CEO Mark Zuckerberg spent an hour answering questions from the social network's users. Facebook

Mark Zuckerberg is thinking about adding a "dislike" button to Facebook, but not for the reason you think.

The chief executive of the world's largest social network said Thursday he's considered adding a button to Facebook posts, allowing people a third way to express reactions other than clicking "Like" or leaving a comment.

But it's not to express displeasure, he said. Rather, he noticed users have struggled to respond when people post unhappy things, such as a death in the family or a personal struggle.

"People say they don't feel comfortable pressing 'Like,'" he said. There's something easy about the "Like" button that makes it valuable, he said, and Facebook is trying to figure out a way to help express a broader array of emotions.

Zuckerberg made his comments during an hour-long, town-hall-style question-and-answer session at the company's headquarters. The event was a follow-up to one he held in November, during which he discussed the movie "The Social Network," as well as various new policies on the site. He said he plans to hold more next year.

People have long debated how Facebook allows expression. The company added emoticons to posts and messages two years ago, for example, and it's refined the way it approaches sexual identity, among other things.

For those who believe adding a button to Facebook is a simple fix, Zuckerberg said he will continue to take a measured approach because he wants to be mindful of how users would respond. In the case of a "dislike," he said, allowing users to effectively say they don't agree with something wouldn't be "good for the world."

Among the other items he discussed was a study Facebook participated in two years ago, the results of which were published this summer. Facebook came under heavy scrutiny for having conducted tests on nearly 700,000 users to determine if positive posts made people feel bad.
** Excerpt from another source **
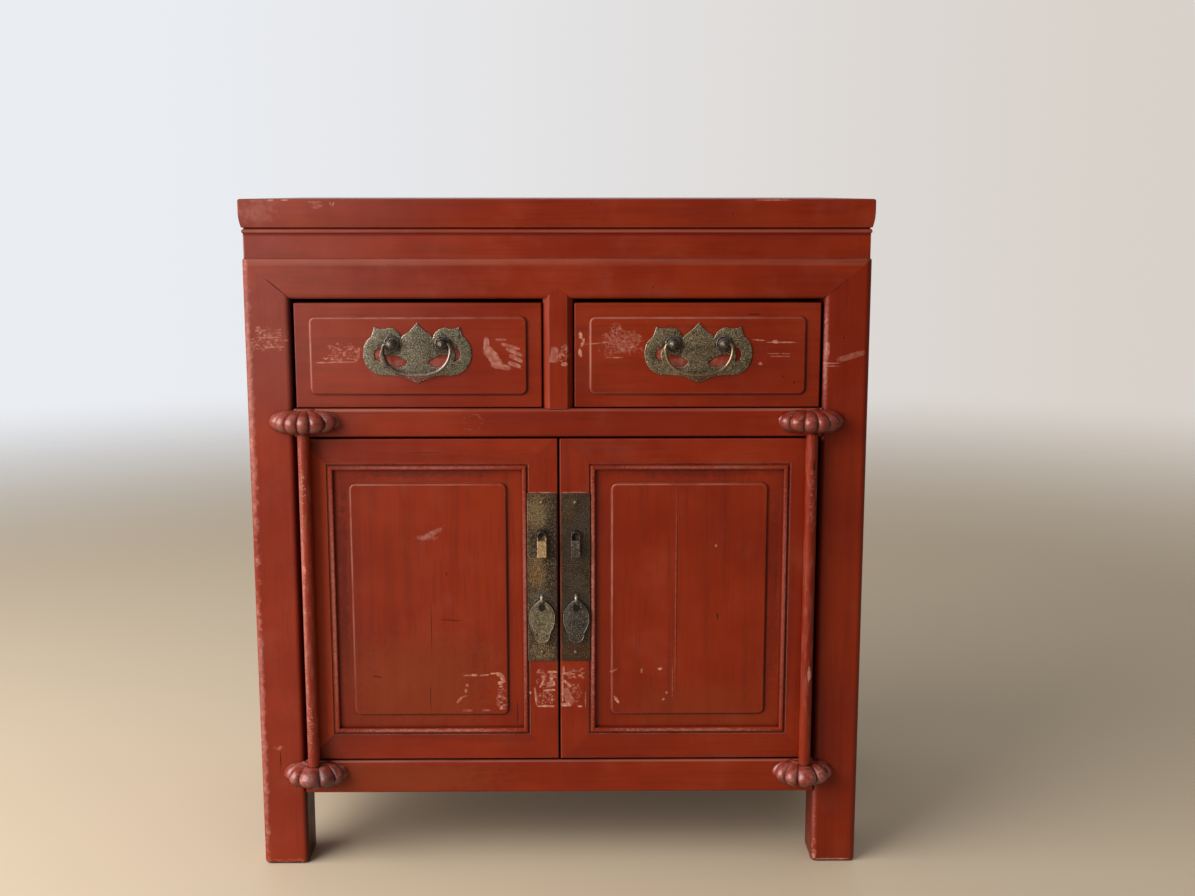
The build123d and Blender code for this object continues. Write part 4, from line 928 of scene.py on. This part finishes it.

Zuckerberg said the study came about because there had been several articles written about Facebook's impact on its users' feelings, and the company wanted to ensure it wasn't having "a negative impact on society." "We don't want to make people sad," he said. "That's the type of thing our community should want us to test."

The problem, he said, was the way the company went about conducting the study.

Bigger impact

One user said Facebook has become synonymous with wasting time and hurting productivity, and asked how it can become a more productive medium. Zuckerberg dismissed the characterization, saying society has taught us we can't have fun or spend time with friends until we finish our work. "I think that that's wrong," he said. "For me, the relationships that I have, the friends, the family, that's the part of my life that matters." And he said Facebook tries to help people stay connected with more people than they otherwise could.

"I don't think it's a waste of time at all, and I think it's kind of sad people in our society think that trying to spend time building relationships and knowing what's going on with the people around you is considered a waste of time," he said.

So if he had a teenage kid, what would he tell them about Facebook? Zuckerberg said he believes teenagers understand technology more than we give them credit for. "I remember being really young and using technology," he said. "I started Facebook when I was a teenager."

What he said he would do instead is talk about the site with his kid. He discussed bullying, and efforts to make users display their real names so that they're more responsible about how they act.

Stuff you didn't know about Zuck

We also learned a couple of new things about Zuckerberg, such as that he wears contact lenses. He's also not good at saying "thank you," something he learned over the past year when he challenged himself to thank someone each day.

Some people, he said, see beauty in the world, while others see how they want to make it better. "This year has been an interesting challenge for me," he said.

He was also asked what his favorite type of pizza is. His response? Fried chicken.